-- start of DATASET CONTENT --

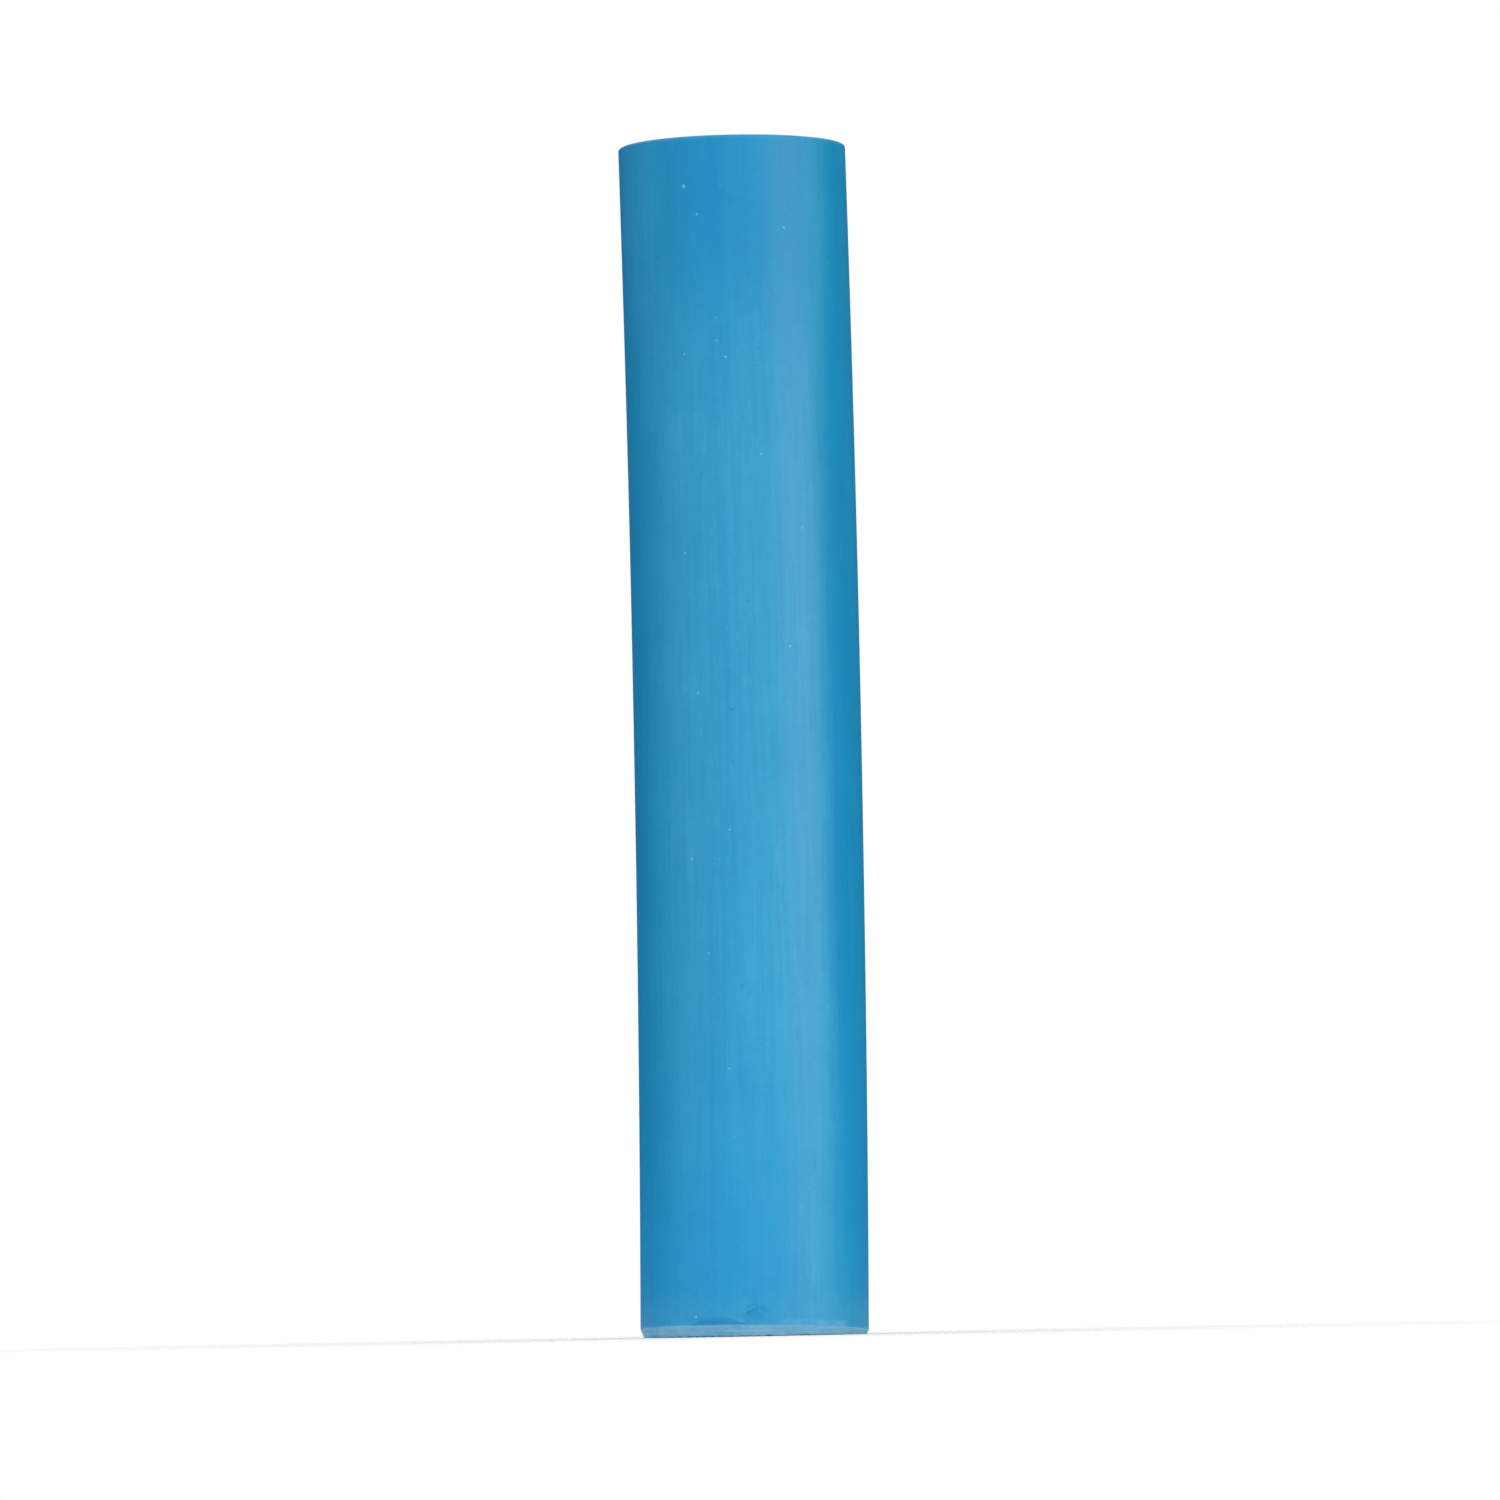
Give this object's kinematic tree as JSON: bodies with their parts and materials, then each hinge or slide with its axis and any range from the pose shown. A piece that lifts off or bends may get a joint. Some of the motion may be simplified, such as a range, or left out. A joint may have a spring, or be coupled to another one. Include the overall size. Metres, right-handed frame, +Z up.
{
  "type": "chalk stick",
  "caption": "Thick round stick of blue chalk, cut square at both ends, for writing and marking by hand.",
  "frame": {"origin": "on the floor, under the middle of the stick's outline, with the stick standing on its foot", "axes": "+Z up the stick from its foot to its head, -Y towards the front with the dent, +X towards the side that the middle bows to"},
  "size_m": [0.0196, 0.0192, 0.1],
  "materials": {
    "chalk": "matte"
  },
  "bodies": {
    "root": {"chalk_stick": "chalk"}
  },
  "joints": []
}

-- end of DATASET CONTENT --

GOAL
Copy every line verbatim.

SOLUTION
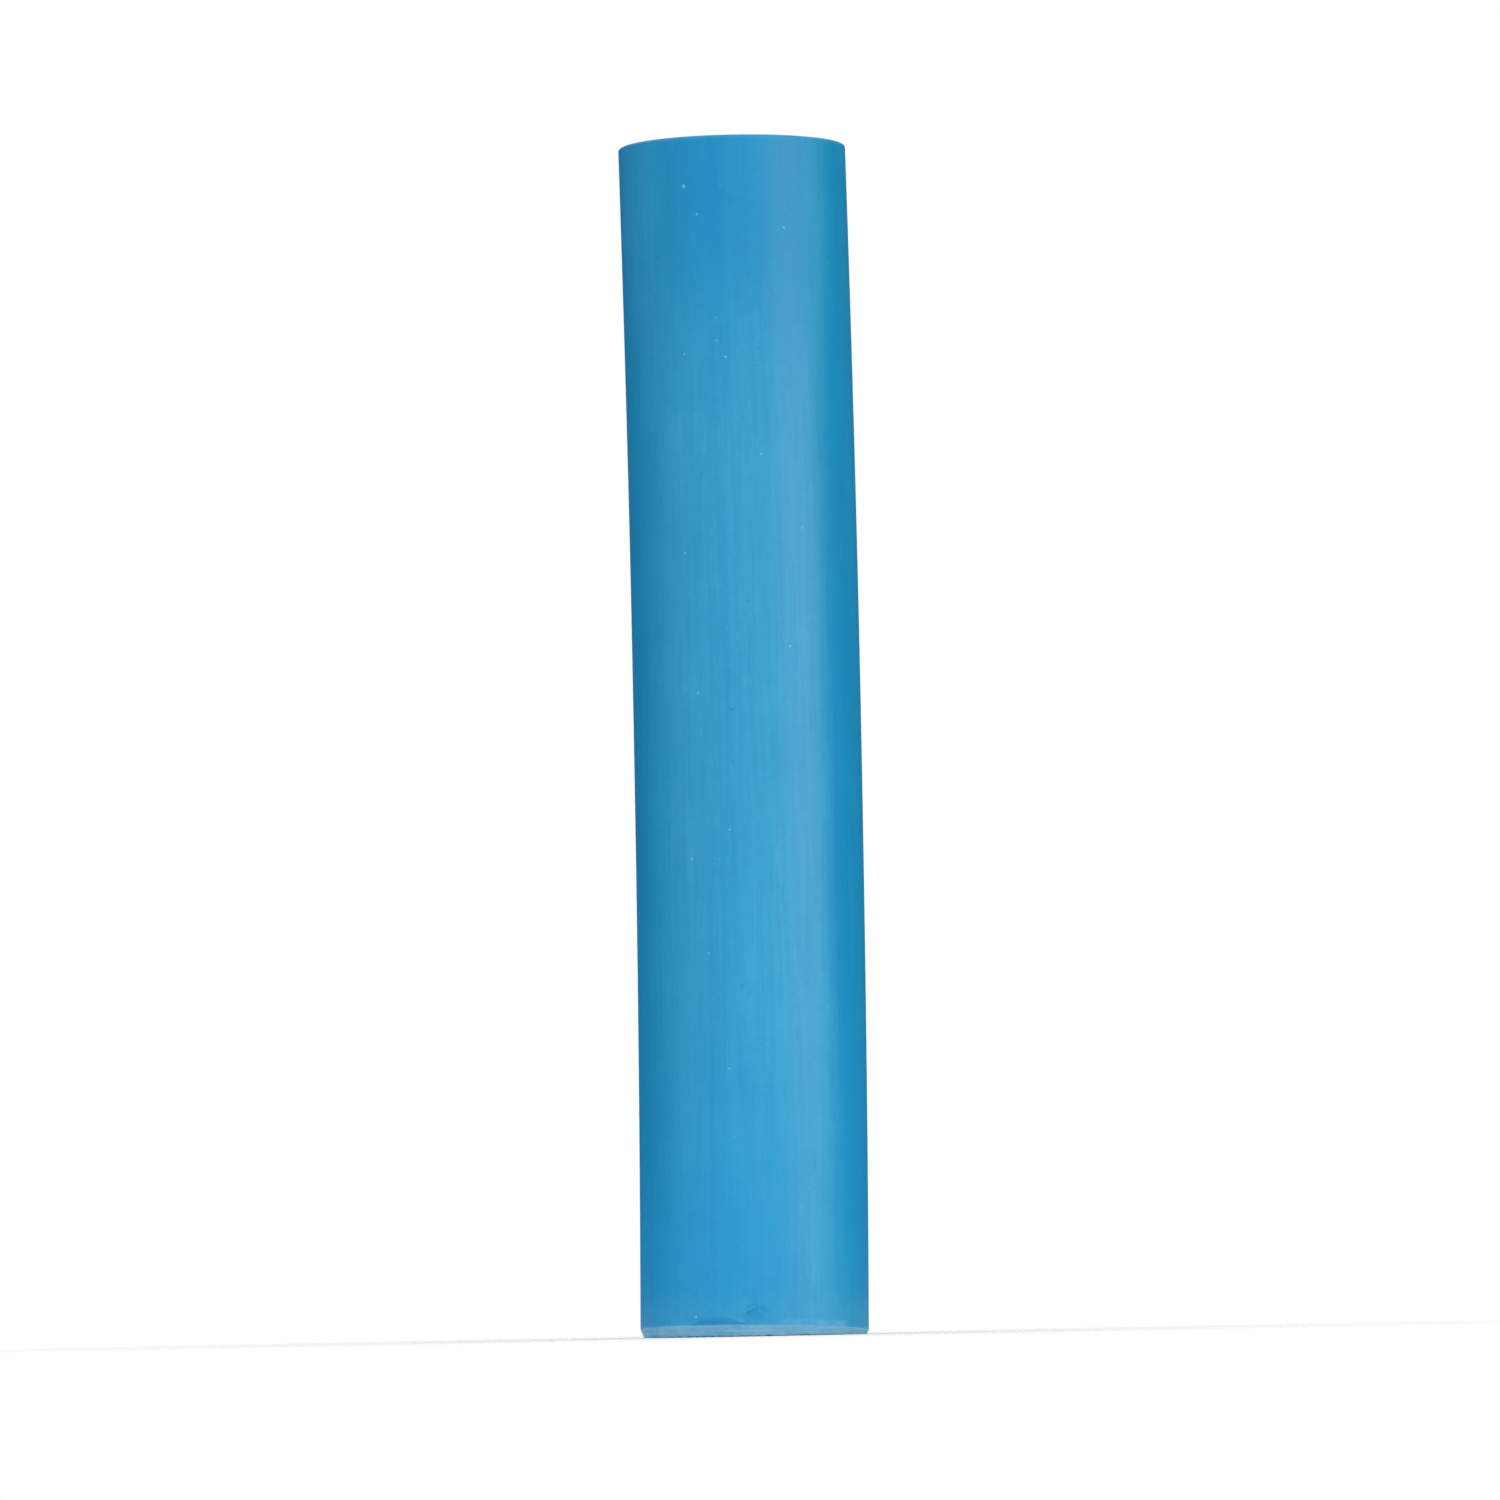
Give this object's kinematic tree as JSON: bodies with their parts and materials, then each hinge or slide with its axis and any range from the pose shown. A piece that lifts off or bends may get a joint. Some of the motion may be simplified, such as a range, or left out. A joint may have a spring, or be coupled to another one. Include the overall size. Metres, right-handed frame, +Z up.
{
  "type": "chalk stick",
  "caption": "Thick round stick of blue chalk, cut square at both ends, for writing and marking by hand.",
  "frame": {"origin": "on the floor, under the middle of the stick's outline, with the stick standing on its foot", "axes": "+Z up the stick from its foot to its head, -Y towards the front with the dent, +X towards the side that the middle bows to"},
  "size_m": [0.0196, 0.0192, 0.1],
  "materials": {
    "chalk": "matte"
  },
  "bodies": {
    "root": {"chalk_stick": "chalk"}
  },
  "joints": []
}